The general situation worsened as the war protracted into 1943. Snow White's band has dispersed and we didn't play anymore even in a smaller group. Zdenko and few other band's members went into Army and we younger ones were preparing for the final examination and Army service after too. The Band never came together after World War II ended ­ many died or disappeared forever. Slavko became a communist and entered into politics in Tito's Yugoslavia and could still living now a day. All Snow White Band's instruments bought before were gone including my black & white big HOHNER accordion. My own red HOHNER accordion survived somehow few pillages at parent's house after the "liberation" of Osijek on 14th April 1945. Looters took all items that seemed or looked like, as belongings of a War criminal like me.

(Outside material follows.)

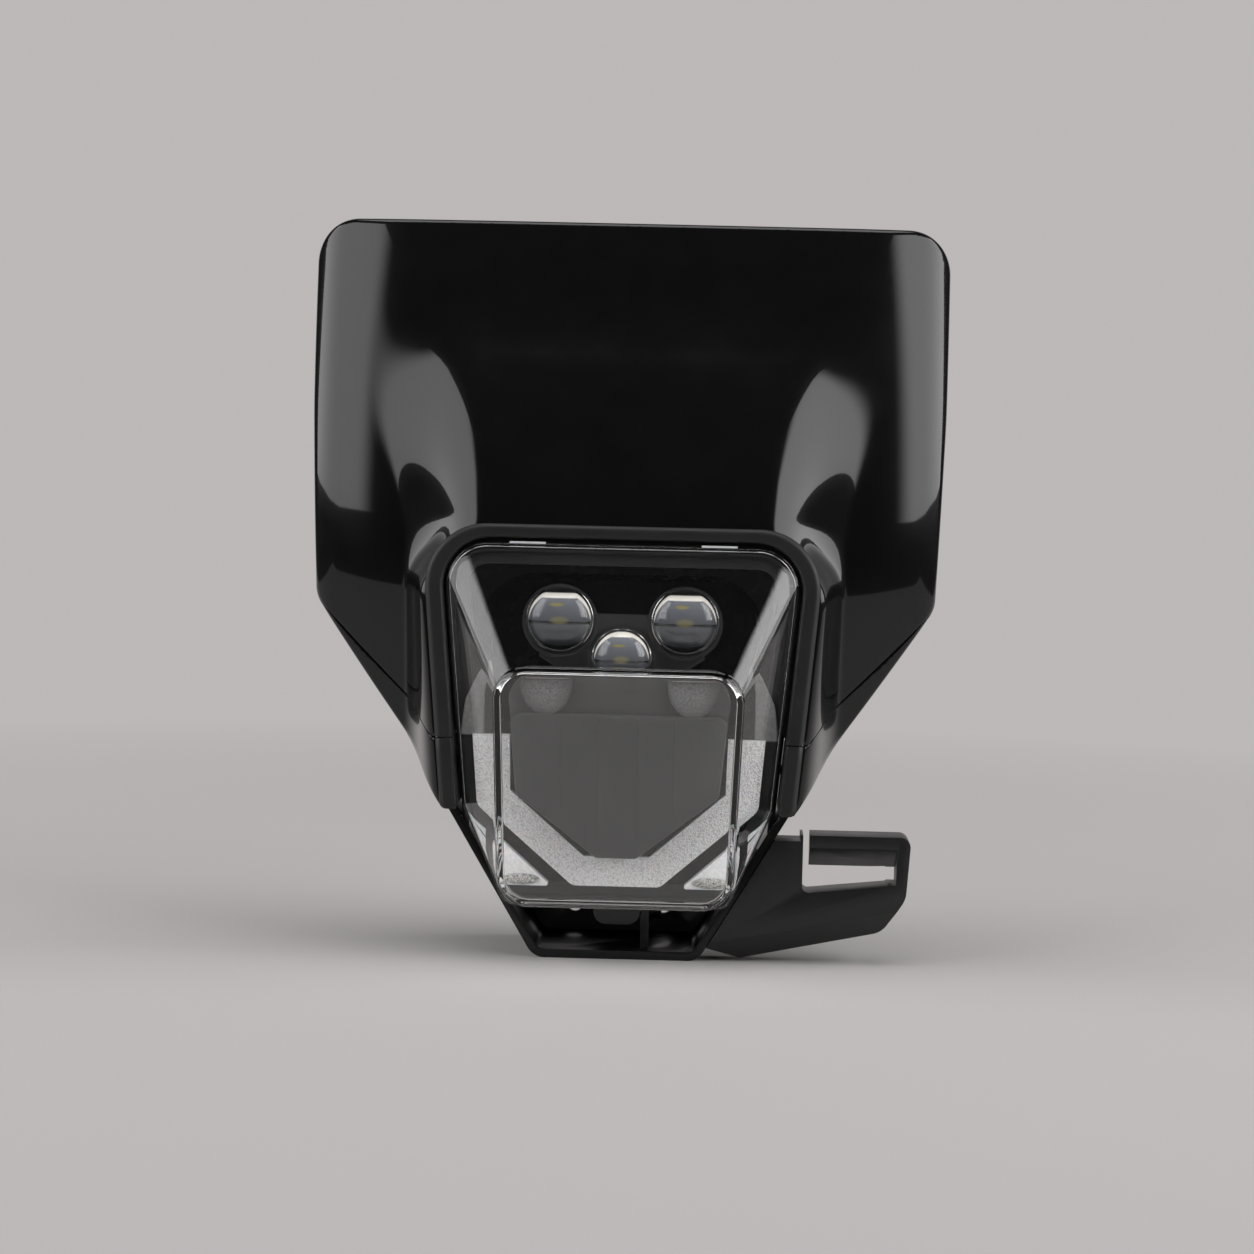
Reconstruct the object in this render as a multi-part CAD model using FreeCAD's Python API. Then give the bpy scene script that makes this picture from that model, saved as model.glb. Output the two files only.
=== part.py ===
import FreeCAD, Part
import math
import os
from FreeCAD import Vector

# Headlight mask of an enduro motorcycle: a glossy number-plate shell with swept wings, a matte
# surround, a tilting LED lamp with a clear stepped lens, a lower frame and a hose guide.
# Millimetres. X is to the right as seen from the front, Y runs from the front to the back, Z is up.
# The origin lies under the middle of the mask, on the surface that the lower frame stands on.

# Overall places
lens_front_y = -58.0        # foremost edge of the lens
fin_back_y = 58.0           # rear tips of the cooling fins
seam = 0.3                  # gap between pieces that meet
rounding_share = 0.48       # most of a side that the rounding of one corner may take

# Shell: front surface and outline
shell_wall = 2.6
plate_y = -34.5             # front of the plate at its lower edge
plate_foot_z = 60.0
plate_lean_deg = 3.0
plate_crown_r = 1400.0
plate_bend_low_z = 165.0    # above this the plate leans back until it meets the bow of the wings
plate_bend_top_z = 262.0
plate_bend_ease = 0.25
wing_y = -7.0               # foremost line of the wings, at the height of their bow
wing_bow_z = 160.0
wing_bow_r = 350.0
wrap_start_x = 88.0         # from here the wings curve back to their edges
wrap_r = 66.0
curl_start_x = 110.0        # and from here more tightly
curl_r = 18.0
shell_top_z = 290.0
shell_top_half = 128.0
shell_top_r = 17.5
shell_wide_z = 215.0
shell_wide_half = 126.9
shell_wide_r = 500.0
wing_corner_z = 139.3
wing_corner_half = 123.8
wing_corner_r = 11.0
wing_tip_half = 68.6
wing_tip_z = 60.3
rim_depth = 7.5             # turned-in flange round the shell
rim_wall = 2.4
cut_reach = 70.0            # half depth of the blocks that trim the shell

# Scoops between the plate and the wings
scoop_in_top = 54.0         # inner edge of a scoop above the lamp
scoop_in_top_z = 176.0
scoop_in_low_z = 140.0
scoop_in_gap = 0.4          # distance from the surround's leg, beside the lamp
scoop_out_top = 102.0       # outer edge, where a scoop runs out into the wing
scoop_out_top_z = 230.0
scoop_out_low = 88.0
scoop_out_low_z = 150.0
scoop_ease_in = 0.4         # share of the scoop's width that rounds its inner edge
scoop_ease_out = 0.5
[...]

At that time I was just about to surrender to the Liberator's Army some 500-km westwards near Slovenjgradec. Few days later I was marching back eastwards in a column of Prisoners of War this time. I arrived in Osijek on 2nd June after a murderous march of some 500-km barefoot in 17 days. The victorious Tito's Army didn't care a dime regarding the Geneva Convention on Prisoners of War at all.


Epilogue


I played an accordion only once more. It was in OZNA 3 (Yugoslav Army's Secret Police) prison in the Citadel of Osijek. I had been kept there in custody in June and July 1945. After thorough interrogation there I was exempted of charges against me as a War Criminal. I could get out from a prison cell for a walk in prison's yard twice daily. A soldier was "torturing" an accordion trying some Partisans' tune. First, I offered some help teaching but soon I discovered that my fingers would fit the keys anymore. Playing Partisan's songs didn't go with my state of mind at that time either. We sold my red HOHNER accordion several years later we were a young couple with little of financial means. Thus, my accordion helped for our domestic needs for a while in 1952.